On the basis of the trailing 12-month enterprise value-to EBITDA (EV/EBITDA), which is the most appropriate multiple for valuing telecom stocks, the industry is currently trading at 7.18X compared with the S&P 500’s 15.96X. It is also below the sector’s trailing-12-month EV/EBITDA of 15.81X.

Over the past five years, the industry has traded as high as 12.03X and as low as 5.44X and at the median of 6.69X, as the chart below shows.

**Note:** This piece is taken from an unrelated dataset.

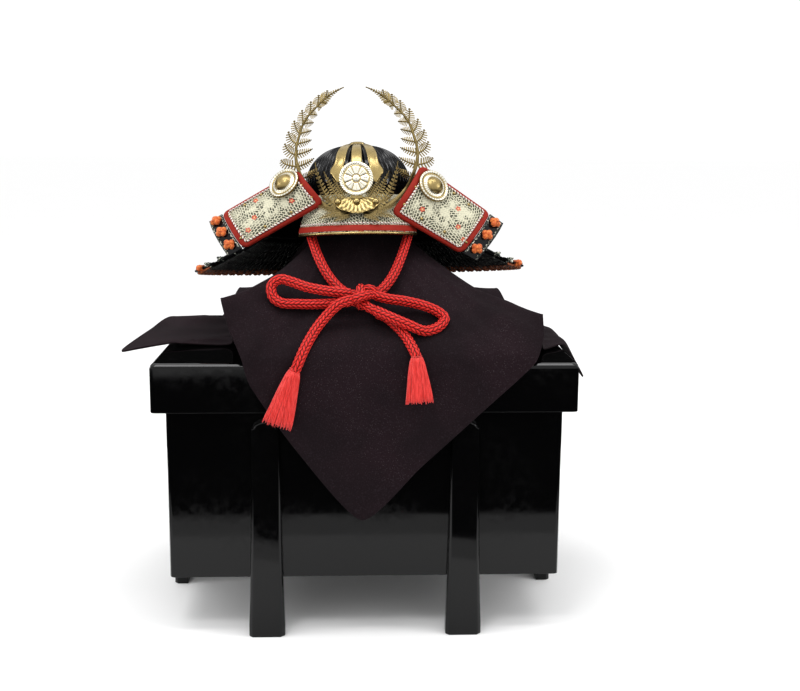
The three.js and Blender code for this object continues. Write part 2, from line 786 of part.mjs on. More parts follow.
// Cloth folds, going round from the front by way of the right. Each row has a place where the sheet
// starts to level, one at its bend and one at its hem, as shares of the lid's half width, the lid's
// half depth and the front corner's drop, from the middle of the lid's top.
const clothFolds = [
  { fold: 'front', level: [-0.01, -0.8, 0.22], bend: [-0.01, -1, 0.02], hem: [-0.02, -1, -1] },
  { fold: 'front right', level: [0.16, -0.79, 0.23], bend: [0.25, -1, 0.02], hem: [0.26, -1, -0.66] },
  { fold: 'right side', level: [0.36, -0.77, 0.25], bend: [0.54, -1, 0.03], hem: [0.56, -1, -0.29] },
  { fold: 'right corner', level: [0.5, -0.72, 0.28], bend: [0.7, -1, 0.07], hem: [0.78, -1.005, -0.01] },
  { fold: 'right roll', level: [0.53, -0.64, 0.33], bend: [0.75, -0.86, 0.21], hem: [0.83, -0.91, 0.14] },
  { fold: 'right ear', level: [0.54, -0.47, 0.37], bend: [0.71, -0.64, 0.3], hem: [0.84, -0.79, 0.26] },
  { fold: 'right dip', level: [0.55, -0.3, 0.05], bend: [0.72, -0.45, 0.02], hem: [0.87, -0.62, 0.015] },
  { fold: 'right flap', level: [0.65, -0.12, 0.02], bend: [0.985, -0.3, 0.015], hem: [1.005, -0.4, 0] },
  { fold: 'right tip', level: [0.65, 0.02, 0.02], bend: [1, 0, 0.015], hem: [1.17, 0, -0.3] },
  { fold: 'right flap back', level: [0.65, 0.16, 0.02], bend: [0.985, 0.22, 0.015], hem: [1.005, 0.32, 0] },
  { fold: 'back right dip', level: [0.55, 0.36, 0.05], bend: [0.72, 0.48, 0.03], hem: [0.86, 0.58, 0.03] },
  { fold: 'back right ear', level: [0.5, 0.5, 0.28], bend: [0.66, 0.66, 0.24], hem: [0.78, 0.82, 0.22] },
  { fold: 'back right corner', level: [0.46, 0.72, 0.24], bend: [0.6, 1, 0.06], hem: [0.68, 1.005, -0.03] },
  { fold: 'back right side', level: [0.24, 0.8, 0.2], bend: [0.36, 1, 0.02], hem: [0.38, 1, -0.49] },
  { fold: 'back', level: [0, 0.82, 0.2], bend: [0, 1, 0.02], hem: [0, 1, -1] },
  { fold: 'back left side', level: [-0.24, 0.8, 0.2], bend: [-0.36, 1, 0.02], hem: [-0.38, 1, -0.49] },
  { fold: 'back left corner', level: [-0.46, 0.72, 0.24], bend: [-0.6, 1, 0.06], hem: [-0.68, 1.005, -0.03] },
  { fold: 'back left ear', level: [-0.5, 0.55, 0.28], bend: [-0.62, 0.7, 0.24], hem: [-0.7, 0.84, 0.22] },
  { fold: 'back left dip', level: [-0.52, 0.42, 0.05], bend: [-0.68, 0.5, 0.025], hem: [-0.8, 0.62, 0.02] },
  { fold: 'left flap back', level: [-0.62, 0.22, 0.08], bend: [-0.86, 0.34, 0.08], hem: [-1.05, 0.43, 0.06] },
  { fold: 'left flap', level: [-0.64, 0.06, 0.05], bend: [-0.98, 0.1, 0.03], hem: [-1.12, 0.14, 0.02] },
  { fold: 'left tip', level: [-0.62, -0.12, 0.03], bend: [-0.98, -0.4, 0.02], hem: [-1.17, -0.61, 0] },
  { fold: 'left flap front', level: [-0.58, -0.2, 0.03], bend: [-0.8, -0.32, 0.02], hem: [-0.98, -0.43, 0.02] },
  { fold: 'left dip', level: [-0.46, -0.28, 0.04], bend: [-0.56, -0.35, 0.02], hem: [-0.66, -0.42, 0.015] },
  { fold: 'left ear', level: [-0.43, -0.44, 0.46], bend: [-0.54, -0.64, 0.4], hem: [-0.67, -0.86, 0.37] },
  { fold: 'left roll', level: [-0.4, -0.66, 0.36], bend: [-0.54, -0.87, 0.24], hem: [-0.63, -0.95, 0.2] },
  { fold: 'left corner', level: [-0.38, -0.74, 0.27], bend: [-0.53, -1, 0.09], hem: [-0.57, -1.005, 0.02] },
  { fold: 'left side', level: [-0.34, -0.77, 0.25], bend: [-0.49, -1, 0.03], hem: [-0.53, -1, -0.15] },
  { fold: 'front left', level: [-0.18, -0.79, 0.23], bend: [-0.27, -1, 0.02], hem: [-0.33, -1, -0.54] },
];

function clothPlace([x, y, z]) {
  return vec(
    x * (lidWidth / 2 + clothLift),
    y * (lidDepth / 2 + clothLift),
    chestHeight + 1.3 * clothLift + z * clothDrop,
  );
}

const raysPerFold = 1;
const clothNeck = { radius: postHead + 5, below: 32 };

function clothRay(level, bend, hem) {
  const turn = Math.atan2(level.x - headCentre.x, -(level.y - headCentre.y));
  const around = (radius, z) => vec(
    headCentre.x + radius * Math.sin(turn),
    headCentre.y - radius * Math.cos(turn),
    headCentre.z + z,
  );
  const ray = [20, 42, 64, 88].map((degrees) => {
    const a = rad(degrees);
    return around(clothDome * Math.sin(a), clothDome * Math.cos(a));
  });
  const neck = around(clothNeck.radius, -clothNeck.below);
  const slope = neck.clone().lerp(level, 0.5);
  slope.z -= 4;
  return [...ray, neck, slope, level, bend, hem];
}

function drapedCloth() {
  const count = clothFolds.length * raysPerFold;
  const rounds = ['level', 'bend', 'hem'].map((key) => {
    const curve = new THREE.CatmullRomCurve3(clothFolds.map((row) => clothPlace(row[key])), true, 'centripetal');
    return Array.from({ length: count }, (_, i) => curve.getPoint(i / count));
  });
  const rays = Array.from({ length: count }, (_, i) => clothRay(...rounds.map((round) => round[i])));
  const peak = vec(headCentre.x, headCentre.y, headCentre.z + clothDome);
  const n = rays[0].length;
  const normal = (i, j) => {
    const at = (k, m) => (m < 0 ? peak : rays[(k + count) % count][Math.min(m, n - 1)]);
    const down = at(i, j + 1).clone().sub(at(i, j - 1));
    const round = at(i + 1, j).clone().sub(at(i - 1, j));
    return round.cross(down).normalize().negate();
  };
  const half = clothWall / 2;
  const points = [peak.clone().add(vec(0, 0, half)), peak.clone().sub(vec(0, 0, half))];
  for (const side of [1, -1]) {
    rays.forEach((ray, i) => ray.forEach((p, j) => {
      points.push(p.clone().addScaledVector(normal(i, j), side * half));
    }));
  }
  const faces = [];
  const id = (side, i, j) => 2 + side * count * n + (i % count) * n + j;
  for (let i = 0; i < count; i += 1) {
    faces.push([0, id(0, i, 0), id(0, i + 1, 0)], [1, id(1, i + 1, 0), id(1, i, 0)]);
    for (let j = 0; j < n - 1; j += 1) {
      const quad = [[i, j], [i, j + 1], [i + 1, j + 1], [i + 1, j]];
      const [a, b, c, d] = quad.map(([k, m]) => id(0, k, m));
      const [e, f, g, h] = quad.map(([k, m]) => id(1, k, m));
      faces.push([a, b, c], [a, c, d], [e, g, f], [e, h, g]);
    }
    const edge = [id(0, i, n - 1), id(0, i + 1, n - 1), id(1, i + 1, n - 1), id(1, i, n - 1)];
    faces.push([edge[0], edge[3], edge[2]], [edge[0], edge[2], edge[1]]);
  }
  return solid(points, faces);
}

add(part, 'draped_cloth', drapedCloth(), finish.cloth);

// Cord routes: points chosen by hand, from the middle of the lid's top
const knotPlace = [-3, -108, 51];
const cordRoutes = {
  chin_cord: [
    [-15, -100, 53], [-24, -94, 59], [-33, -85, 69], [-41, -73, 83], [-46, -58, 95], [-49, -42, 102],
    [-51, -28, 104], [-53.5, -12, 105.5], [-54.5, 5, 105.5], [-48, 26, 105.5], [-33, 42, 105.5], [-14, 49.8, 105.5],
    [8, 48.8, 105.5], [27, 39, 105.5], [40, 22, 105.5], [44.5, 1, 105.5], [43.5, -15, 105], [41.5, -29, 104],
    [40, -43, 102], [37, -58, 95], [32, -73, 83], [25, -85, 69], [17, -94, 59], [9, -100, 53],
  ],
  bow_loop_left: [
    [-11.2, -110, 55], [-31, -109, 57], [-50, -105, 60], [-63, -101, 64], [-73, -100, 66], [-80, -101, 61],
    [-79, -105, 52], [-72, -108, 47], [-57, -109, 46], [-38, -109, 46], [-11.2, -109, 48],
  ],
  bow_loop_right: [
    [6.2, -110, 54], [19, -112, 51], [33, -112, 49], [50, -113, 45], [62, -115, 40], [67, -118, 35],
    [62, -124, 29], [50, -129, 26], [35, -132, 32], [20, -129, 38], [6.2, -121.5, 43],
  ],
  cord_tail_left: [
    [-10, -121, 52], [-22, -122, 48], [-33, -124, 38], [-43, -131, 26], [-51, -142, 13], [-56, -148, 2],
    [-60, -148.5, -8],
  ],
  cord_tail_right: [
    [8, -113, 39], [17, -117, 36], [25, -122, 30], [33, -131.5, 22], [38.5, -140.5, 14], [41, -145.5, 9],
    [42, -147.5, 5],
  ],
};
const cordSteps = { chin_cord: 28, bow_loop_left: 14, bow_loop_right: 14, cord_tail_left: 8, cord_tail_right: 7 };
const cordSides = 8;

const fromLid = ([x, y, z]) => vec(x, y, chestHeight + z);

function cordTube(points, count) {
  const route = new THREE.CatmullRomCurve3(points.map(fromLid), false, 'centripetal');
  const section = new THREE.Shape(Array.from({ length: cordSides }, (_, i) => {
    const a = 2 * Math.PI * i / cordSides;
    return new THREE.Vector2(cordWidth / 2 * Math.cos(a), cordWidth / 2 * Math.sin(a));
  }));
  return new THREE.ExtrudeGeometry(section, { steps: count, extrudePath: route });
}

for (const [name, points] of Object.entries(cordRoutes)) {
  add(part, name, cordTube(points, cordSteps[name]), finish.cord);
}

// Knot: a small round lump
function knot() {
  const geometry = new THREE.SphereGeometry(1, 14, 9);
  geometry.scale(cordWidth * 0.92, cordWidth * 0.72, cordWidth * 0.9);
  return geometry;
}
add(part, 'bow_knot', knot(), finish.cord).position.copy(fromLid(knotPlace));

// Tassel sections: place along it, and width of its skirt, as shares of its length and width
const tasselSections = [
  { along: 0, wide: 0.34, locks: 0 },
  { along: 0.04, wide: 0.42, locks: 0 },
  { along: 0.12, wide: 0.42, locks: 0.03 },
  { along: 0.2, wide: 0.46, locks: 0.06 },
  { along: 0.5, wide: 0.72, locks: 0.1 },
  { along: 0.85, wide: 0.95, locks: 0.13 },
  { along: 1, wide: 0.98, locks: 0.16 },
];
const lockCount = 9;

function tassel(top, bottom, length) {
  const start = fromLid(top);
  const along = fromLid(bottom).sub(start).normalize();
  start.addScaledVector(along, 2 * gap);
  const side = vec(1, 0, 0).cross(along).normalize();
  const across = along.clone().cross(side).normalize();
  return loft(tasselSections.map((row) => Array.from({ length: 2 * lockCount }, (_, i) => {
    const a = Math.PI * i / lockCount;
    const r = row.wide * tasselWidth / 2 * (1 - row.locks * (i % 2));
    const flat = 0.42 + 0.28 * (1 - row.along);
    return start.clone()
      .addScaledVector(along, row.along * length)
      .addScaledVector(across, r * Math.cos(a))
      .addScaledVector(side, r * flat * Math.sin(a));
  })));
}

add(part, 'tassel_left', tassel([-60, -148.5, -8], [-74, -149.5, -50], tasselLength), finish.cord);
add(part, 'tassel_right', tassel([42.1, -147.6, 4.1], [44.5, -151, -32], tasselLength * 0.8), finish.cord);

export default part;
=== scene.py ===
"""Small display helmet on a black chest: draped cloth, red cord, gold crest and leather wings."""

import math

import bmesh
import bpy
import numpy as np
from bpy.props import FloatProperty, FloatVectorProperty, IntProperty, PointerProperty
from bpy.types import Operator, Panel, PropertyGroup
from mathutils import Matrix, Vector


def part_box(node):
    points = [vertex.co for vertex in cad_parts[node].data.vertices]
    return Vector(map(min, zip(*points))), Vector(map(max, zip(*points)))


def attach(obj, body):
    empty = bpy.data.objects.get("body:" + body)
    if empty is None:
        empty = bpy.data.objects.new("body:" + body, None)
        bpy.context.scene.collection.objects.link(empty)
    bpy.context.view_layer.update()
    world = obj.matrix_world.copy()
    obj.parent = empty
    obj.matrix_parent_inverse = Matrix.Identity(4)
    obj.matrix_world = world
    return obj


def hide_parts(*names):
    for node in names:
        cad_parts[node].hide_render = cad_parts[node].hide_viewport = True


bl_info = {
    "name": "Helmet on a Display Chest",
    "version": (1, 0, 0),
    "blender": (4, 5, 0),
    "location": "View3D > Sidebar > Helmet",
    "description": "Makes a small display helmet with its crest, cord, cloth and chest",
    "category": "Add Mesh",
}

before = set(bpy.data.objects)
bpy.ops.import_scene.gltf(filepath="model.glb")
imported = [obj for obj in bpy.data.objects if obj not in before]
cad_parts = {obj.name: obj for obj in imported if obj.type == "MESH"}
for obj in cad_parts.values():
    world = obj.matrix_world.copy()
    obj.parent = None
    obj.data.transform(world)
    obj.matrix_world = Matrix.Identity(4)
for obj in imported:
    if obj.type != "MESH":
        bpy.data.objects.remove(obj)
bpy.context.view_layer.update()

MM = 0.001
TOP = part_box("chest_lid")[1][2] / MM
TURN = np.array((
    Matrix.Rotation(math.radians(-2), 3, "Z")
    @ Matrix.Rotation(math.radians(-7.5), 3, "X")
    @ Matrix.Rotation(math.radians(-1.3), 3, "Y")
))
# The helmet's base stands this high above the lid.
HELMET_HEIGHT = 131.0
SEAT = np.array((-5.0, 0.0, TOP + HELMET_HEIGHT))


class StageSettings(PropertyGroup):
    """Camera, light and floor."""
    lens: FloatProperty(name="Lens", description="Focal length on a 36 mm sensor", default=52.5)
    camera_place: FloatVectorProperty(
        name="Camera", description="Where the camera stands", subtype="TRANSLATION",
        default=(-0.0167, -1.0956, 0.4226))
    floor_colour: FloatVectorProperty(
        name="Floor", description="Colour of the floor", subtype="COLOR", default=(0.93, 0.93, 0.93))
    light: FloatProperty(name="Light", description="Strength of the sky light", default=0.90)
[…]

Trailing 12-Month enterprise value-to EBITDA (EV/EBITDA) Ratio

3 Wireless National Stocks Likely to Move Ahead of the Pack

Verizon Communications Inc.: Based in New York, Verizon is reportedly the largest wireless carrier in the North America, offering communication services in the form of local phone service, long distance, wireless and data services to millions of customers nationwide. The company has taken steps to accelerate subscriber additions and improve churn management, while adopting unlimited plans to enhance average revenue per user. The Zacks Consensus Estimate for current-year earnings has been revised 6.7% upward over the past year, and that for the next year is up 5.5% over the same time frame. It delivered an earnings surprise of 3.4%, on average, in the trailing four quarters and has a VGM Score of A. Verizon is likely to benefit from a disciplined network strategy, backed by customer-centric business model and diligent execution of operational plans. The company is continuing with the aggressive rollout of 5G Ultra Wideband service to expand its coverage to multiple cities across the country. In order to expand coverage and improve connectivity, Verizon has also acquired 161MHz of mid-band spectrum in the C-Band auction for a total consideration of $45.5 billion and reportedly secured 3,511 of the 5,684 licenses up for grabs. The stock carries a Zacks Rank #3 (Hold) and has long-term earnings growth expectation of 3.4%.

Price and Consensus: VZ



AT&T Inc.: Based in Dallas, TX, AT&T is the second largest wireless service provider in North America and one of the world’s leading communications service carriers. The company expects to continue investing in key areas and adjusting its business according to the evolving market scenario to fuel long-term growth, while maintaining a healthy dividend payment and actively pruning debt. The stock has long-term earnings growth expectation of 3.4% and a VGM Score of B. The Zacks Consensus Estimate for current-year earnings has been revised 2.2% upward since March-end 2021. It delivered an earnings surprise of 6.8%, on average, in the trailing four quarters. An integrated fiber expansion strategy is expected to improve the broadband connectivity for both enterprise and consumer markets, while steady 5G deployments are likely to boost end-user experience. In order to expand coverage and improve connectivity, AT&T acquired 80MHz of mid-band spectrum in the C-Band auction for a total consideration of $27.4 billion. The company has also inked a definitive agreement with Discovery, Inc. to spin off its media assets and merge them with the complementary assets of the latter. The transaction is expected to enable the carrier to trim its huge debt burden and focus on core businesses to facilitate optimum utilization of resources for enhancing value. The company carries a Zacks Rank #3. You can see the complete list of today’s Zacks #1 Rank (Strong Buy) stocks here.


Price and Consensus: T



T-Mobile US, Inc.: Founded in 1994 and headquartered in Bellevue, WA, T-Mobile is a national wireless service provider. Its business largely depends on the “Un-carrier Value Proposition”, which aims to enhance customer satisfaction by means of providing latest products at cheaper rates and uncomplicated terms of conditions. The stock has gained 22.1% in the past year and delivered an earnings surprise of 87.2%, on average, in the trailing four quarters. The Zacks Consensus Estimate for current-year earnings has been revised 6.4% upward since June, and that for the next year is up 12.3% over the same time frame. The transformative merger agreement with Sprint has unlocked new business opportunities for T-Mobile and leverage a combined high- and low-band spectrum for a faster nationwide 5G rollout. The company is aggressively competing for customers at all price points with a combined network capacity of more than 14 times than on a standalone basis. The stock carries a Zacks Rank #3 and has a VGM Score of B.